Rita tells Paul that if he can handle supervised visits for six months, then she might consider letting him have unsupervised visitation. When she hands him divorce papers giving these conditions, Paul submits very quickly and signs them. Dexter wants to give Jeremy more of a guiding light, but soon learns he committed suicide in prison; he followed Dexter's advice and killed someone who deserved to die. Dexter, disappointed that the Ice Truck Killer was nothing more than a mentally disturbed psychopath, requests to see him so he can ask questions. After having a short exchange with Perry, Dexter is relieved to surmise that he is not the Ice Truck Killer.

==Production==
===Development===
The episode was written by co-executive producer Daniel Cerone, and directed by Steve Shill. This was Cerone's second writing credit, and Shill's first directing credit.

==Reception==
===Viewers===
In its original American broadcast, "Circle of Friends" was seen by an estimated 0.61 million household viewers with a 0.3 in the 18–49 demographics. This means that 0.3 percent of all households with televisions watched the episode. This was a slight increase in viewership from the previous episode, which was watched by an estimated 0.59 million household viewers with a 0.3 in the 18–49 demographics.

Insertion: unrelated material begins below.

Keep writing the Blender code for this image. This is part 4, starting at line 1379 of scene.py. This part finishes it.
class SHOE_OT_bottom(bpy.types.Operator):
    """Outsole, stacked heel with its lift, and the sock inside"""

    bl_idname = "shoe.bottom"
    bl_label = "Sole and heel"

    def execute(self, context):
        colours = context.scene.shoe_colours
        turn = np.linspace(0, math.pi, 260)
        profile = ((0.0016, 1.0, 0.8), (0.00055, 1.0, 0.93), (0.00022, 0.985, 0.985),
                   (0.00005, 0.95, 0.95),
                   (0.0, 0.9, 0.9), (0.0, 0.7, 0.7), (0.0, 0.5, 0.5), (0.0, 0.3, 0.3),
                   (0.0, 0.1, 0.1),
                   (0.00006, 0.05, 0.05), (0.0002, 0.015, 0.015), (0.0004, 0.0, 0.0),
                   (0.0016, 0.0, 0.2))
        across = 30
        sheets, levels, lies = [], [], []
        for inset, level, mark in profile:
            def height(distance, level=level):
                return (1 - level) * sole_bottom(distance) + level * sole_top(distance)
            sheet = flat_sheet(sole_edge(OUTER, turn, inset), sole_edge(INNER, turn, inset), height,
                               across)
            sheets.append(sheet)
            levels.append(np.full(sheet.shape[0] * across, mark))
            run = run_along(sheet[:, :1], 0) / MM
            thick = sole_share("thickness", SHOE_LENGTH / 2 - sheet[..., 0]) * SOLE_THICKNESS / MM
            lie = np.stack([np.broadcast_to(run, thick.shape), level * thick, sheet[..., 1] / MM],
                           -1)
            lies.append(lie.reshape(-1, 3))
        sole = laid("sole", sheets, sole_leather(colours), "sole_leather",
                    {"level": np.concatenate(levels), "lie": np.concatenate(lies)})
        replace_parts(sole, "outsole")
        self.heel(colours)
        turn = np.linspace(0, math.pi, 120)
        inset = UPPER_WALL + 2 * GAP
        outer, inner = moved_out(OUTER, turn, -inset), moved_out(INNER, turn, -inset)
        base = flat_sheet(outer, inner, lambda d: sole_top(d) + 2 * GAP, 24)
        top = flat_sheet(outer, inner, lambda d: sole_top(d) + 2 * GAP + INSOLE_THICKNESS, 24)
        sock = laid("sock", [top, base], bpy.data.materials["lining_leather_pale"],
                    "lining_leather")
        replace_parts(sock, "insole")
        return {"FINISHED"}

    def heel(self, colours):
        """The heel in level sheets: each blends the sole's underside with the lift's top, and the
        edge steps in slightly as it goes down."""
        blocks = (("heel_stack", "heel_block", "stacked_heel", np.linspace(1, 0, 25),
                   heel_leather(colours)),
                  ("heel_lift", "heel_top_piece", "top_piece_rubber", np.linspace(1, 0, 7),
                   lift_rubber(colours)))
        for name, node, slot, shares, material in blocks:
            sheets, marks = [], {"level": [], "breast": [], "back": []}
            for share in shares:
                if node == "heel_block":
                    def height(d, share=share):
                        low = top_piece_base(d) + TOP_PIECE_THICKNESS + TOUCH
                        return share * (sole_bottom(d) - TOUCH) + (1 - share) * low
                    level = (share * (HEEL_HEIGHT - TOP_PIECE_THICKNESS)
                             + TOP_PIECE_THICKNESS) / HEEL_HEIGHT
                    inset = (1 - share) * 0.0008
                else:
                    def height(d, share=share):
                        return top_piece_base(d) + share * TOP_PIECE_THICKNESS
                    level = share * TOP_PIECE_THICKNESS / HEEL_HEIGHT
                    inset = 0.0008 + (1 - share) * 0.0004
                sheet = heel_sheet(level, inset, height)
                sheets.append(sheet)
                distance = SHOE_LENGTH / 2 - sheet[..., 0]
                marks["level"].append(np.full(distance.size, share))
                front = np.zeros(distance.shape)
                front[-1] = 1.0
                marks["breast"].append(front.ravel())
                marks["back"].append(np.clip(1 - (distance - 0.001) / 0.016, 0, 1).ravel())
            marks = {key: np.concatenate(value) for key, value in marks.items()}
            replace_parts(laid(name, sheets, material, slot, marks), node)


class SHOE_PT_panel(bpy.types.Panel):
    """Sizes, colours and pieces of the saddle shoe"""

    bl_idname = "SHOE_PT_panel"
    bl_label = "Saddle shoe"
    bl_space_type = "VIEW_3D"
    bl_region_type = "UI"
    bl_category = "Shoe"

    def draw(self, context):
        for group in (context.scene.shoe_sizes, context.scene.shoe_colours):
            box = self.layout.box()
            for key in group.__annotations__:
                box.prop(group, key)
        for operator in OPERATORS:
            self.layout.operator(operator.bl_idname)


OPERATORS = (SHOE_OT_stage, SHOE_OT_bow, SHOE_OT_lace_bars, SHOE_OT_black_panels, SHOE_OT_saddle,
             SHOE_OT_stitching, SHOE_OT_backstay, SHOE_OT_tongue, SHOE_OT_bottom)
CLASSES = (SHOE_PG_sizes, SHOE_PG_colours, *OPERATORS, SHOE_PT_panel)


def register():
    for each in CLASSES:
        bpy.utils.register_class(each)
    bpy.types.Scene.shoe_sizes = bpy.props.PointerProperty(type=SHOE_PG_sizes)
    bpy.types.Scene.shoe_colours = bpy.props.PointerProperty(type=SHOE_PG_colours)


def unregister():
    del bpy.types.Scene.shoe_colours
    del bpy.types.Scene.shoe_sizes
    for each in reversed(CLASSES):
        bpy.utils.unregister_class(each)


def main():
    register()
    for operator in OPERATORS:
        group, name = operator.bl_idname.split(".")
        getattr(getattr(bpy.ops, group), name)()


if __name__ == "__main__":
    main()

A censored version of the episode was broadcast on CBS on March 30, 2008. It was seen by an estimated 7.13 million household viewers with a 2.0/5 in the 18–49 demographics.

===Critical reviews===
"Circle of Friends" received highly positive reviews from critics. Eric Goldman of IGN gave the episode an "amazing" 9.3 out of 10, and wrote, "Dexter continues to move along at a brisk pace, and this week delivered one of its busiest and best episodes yet. All season long Dexter has been playing a strange game with the Ice Truck Killer, whose work Dexter so admires. Dexter may have his own personal code and only targets other criminals to kill, yet still he has developed an unsettling (not that Dexter isn't unsettling on his own) hero worship of the Ice Truck Killer, who constantly impresses him."

Paula Paige of TV Guide wrote, "I believe some of the best writing on TV is happening in the war room at Showtime. And frankly, no matter how creepy, I say, “bring it on.""

Jonathan Toomey of TV Squad wrote, "OK, so here goes. It's not that I disliked this episode. It just got me very frustrated... angry actually. This is a such a smart, intelligent show and I'd like to think it's attracting viewers of the same caliber. So why go and have an episode such as this one where anyone with half a brain could see right through it?" Television Without Pity gave the episode a "B" grade.